[Exercise aim] In the records below, find the line containing "Write the OpenSCAD" and the line containing "loop_h = 2.3; // [2.0:0.05:2.3]"; please repeat exactly the lines from one to the other, both included, and nothing more.

[Entries]
------------------------------

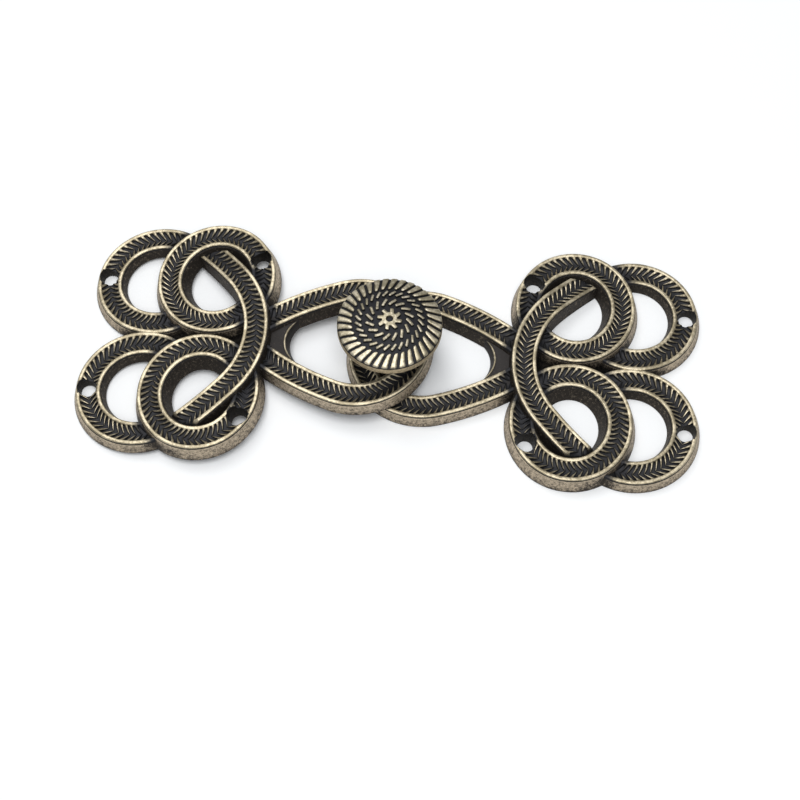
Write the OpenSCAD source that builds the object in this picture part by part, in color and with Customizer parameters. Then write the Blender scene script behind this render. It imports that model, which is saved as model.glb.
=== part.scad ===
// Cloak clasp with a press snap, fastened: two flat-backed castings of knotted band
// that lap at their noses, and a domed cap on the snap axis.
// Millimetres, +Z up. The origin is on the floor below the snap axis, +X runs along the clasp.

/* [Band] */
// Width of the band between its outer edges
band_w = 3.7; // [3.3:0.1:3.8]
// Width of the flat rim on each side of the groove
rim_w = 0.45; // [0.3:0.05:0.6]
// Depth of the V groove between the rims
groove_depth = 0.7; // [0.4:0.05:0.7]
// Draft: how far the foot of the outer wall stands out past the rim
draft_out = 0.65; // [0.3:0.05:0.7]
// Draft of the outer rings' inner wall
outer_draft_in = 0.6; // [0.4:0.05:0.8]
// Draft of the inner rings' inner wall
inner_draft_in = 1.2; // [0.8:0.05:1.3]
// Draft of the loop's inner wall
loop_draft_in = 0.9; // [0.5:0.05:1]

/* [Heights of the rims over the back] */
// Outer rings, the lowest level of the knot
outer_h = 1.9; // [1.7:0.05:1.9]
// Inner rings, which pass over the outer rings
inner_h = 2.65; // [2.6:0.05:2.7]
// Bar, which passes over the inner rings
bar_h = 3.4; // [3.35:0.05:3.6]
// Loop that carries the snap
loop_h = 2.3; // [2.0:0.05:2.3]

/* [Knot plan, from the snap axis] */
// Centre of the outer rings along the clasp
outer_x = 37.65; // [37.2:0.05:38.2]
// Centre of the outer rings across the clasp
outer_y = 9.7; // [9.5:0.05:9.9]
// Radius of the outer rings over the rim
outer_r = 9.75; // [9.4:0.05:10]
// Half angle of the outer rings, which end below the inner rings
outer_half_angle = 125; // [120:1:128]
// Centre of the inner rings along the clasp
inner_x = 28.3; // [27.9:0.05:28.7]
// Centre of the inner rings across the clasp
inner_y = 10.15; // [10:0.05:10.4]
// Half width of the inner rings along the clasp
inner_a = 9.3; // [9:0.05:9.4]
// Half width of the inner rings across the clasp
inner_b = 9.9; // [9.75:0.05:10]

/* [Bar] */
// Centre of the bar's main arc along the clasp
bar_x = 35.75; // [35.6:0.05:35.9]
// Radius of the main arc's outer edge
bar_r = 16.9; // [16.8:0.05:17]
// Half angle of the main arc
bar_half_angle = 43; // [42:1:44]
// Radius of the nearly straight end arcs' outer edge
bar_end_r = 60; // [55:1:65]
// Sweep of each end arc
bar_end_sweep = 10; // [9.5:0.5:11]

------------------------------

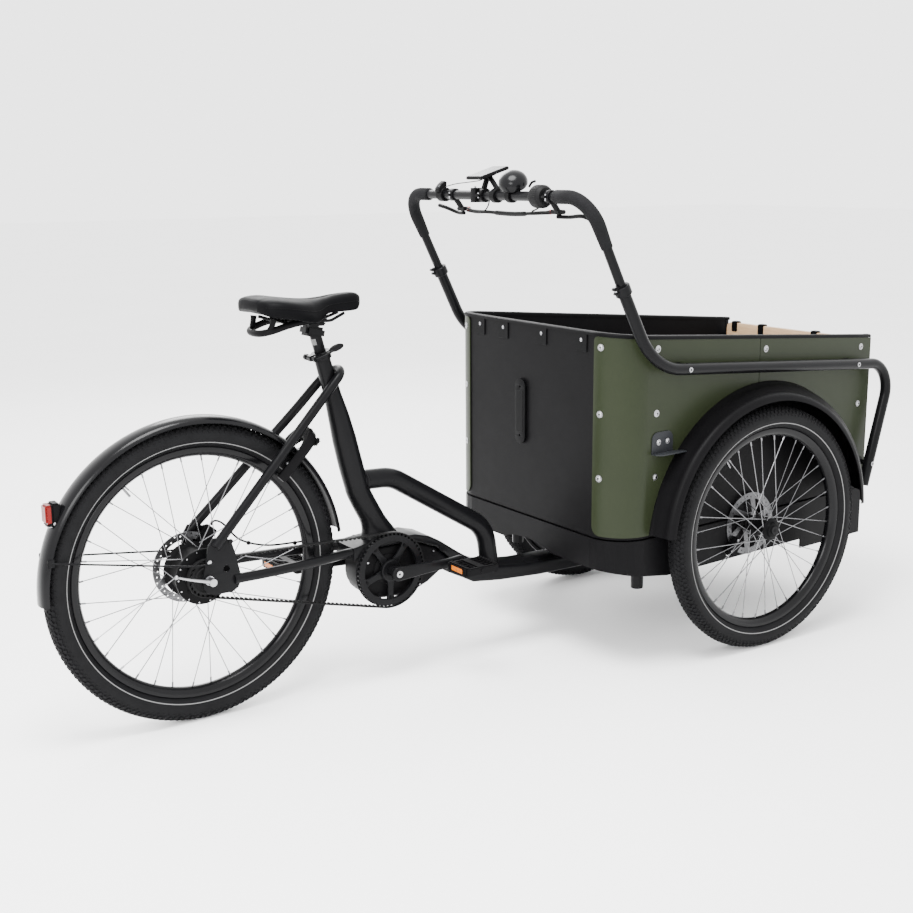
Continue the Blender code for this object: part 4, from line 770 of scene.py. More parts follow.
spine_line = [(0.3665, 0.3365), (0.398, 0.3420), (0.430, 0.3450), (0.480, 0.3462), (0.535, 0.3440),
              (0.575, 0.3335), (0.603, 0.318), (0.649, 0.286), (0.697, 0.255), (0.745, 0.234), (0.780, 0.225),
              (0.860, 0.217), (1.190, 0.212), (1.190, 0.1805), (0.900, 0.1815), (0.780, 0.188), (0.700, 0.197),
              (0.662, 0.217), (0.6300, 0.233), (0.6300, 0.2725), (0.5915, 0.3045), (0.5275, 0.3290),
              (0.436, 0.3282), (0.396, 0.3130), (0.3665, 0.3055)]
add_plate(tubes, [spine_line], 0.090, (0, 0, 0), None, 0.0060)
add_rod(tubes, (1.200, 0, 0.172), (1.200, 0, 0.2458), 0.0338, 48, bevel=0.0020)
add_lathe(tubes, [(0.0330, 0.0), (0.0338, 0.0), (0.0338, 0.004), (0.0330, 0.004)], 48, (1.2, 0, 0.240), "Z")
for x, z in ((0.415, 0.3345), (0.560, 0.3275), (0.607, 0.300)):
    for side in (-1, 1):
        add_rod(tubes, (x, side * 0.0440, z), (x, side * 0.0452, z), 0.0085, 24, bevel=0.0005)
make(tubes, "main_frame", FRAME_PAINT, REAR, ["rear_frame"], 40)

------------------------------

[Written solution]
Write the OpenSCAD source that builds the object in this picture part by part, in color and with Customizer parameters. Then write the Blender scene script behind this render. It imports that model, which is saved as model.glb.
=== part.scad ===
// Cloak clasp with a press snap, fastened: two flat-backed castings of knotted band
// that lap at their noses, and a domed cap on the snap axis.
// Millimetres, +Z up. The origin is on the floor below the snap axis, +X runs along the clasp.

/* [Band] */
// Width of the band between its outer edges
band_w = 3.7; // [3.3:0.1:3.8]
// Width of the flat rim on each side of the groove
rim_w = 0.45; // [0.3:0.05:0.6]
// Depth of the V groove between the rims
groove_depth = 0.7; // [0.4:0.05:0.7]
// Draft: how far the foot of the outer wall stands out past the rim
draft_out = 0.65; // [0.3:0.05:0.7]
// Draft of the outer rings' inner wall
outer_draft_in = 0.6; // [0.4:0.05:0.8]
// Draft of the inner rings' inner wall
inner_draft_in = 1.2; // [0.8:0.05:1.3]
// Draft of the loop's inner wall
loop_draft_in = 0.9; // [0.5:0.05:1]

/* [Heights of the rims over the back] */
// Outer rings, the lowest level of the knot
outer_h = 1.9; // [1.7:0.05:1.9]
// Inner rings, which pass over the outer rings
inner_h = 2.65; // [2.6:0.05:2.7]
// Bar, which passes over the inner rings
bar_h = 3.4; // [3.35:0.05:3.6]
// Loop that carries the snap
loop_h = 2.3; // [2.0:0.05:2.3]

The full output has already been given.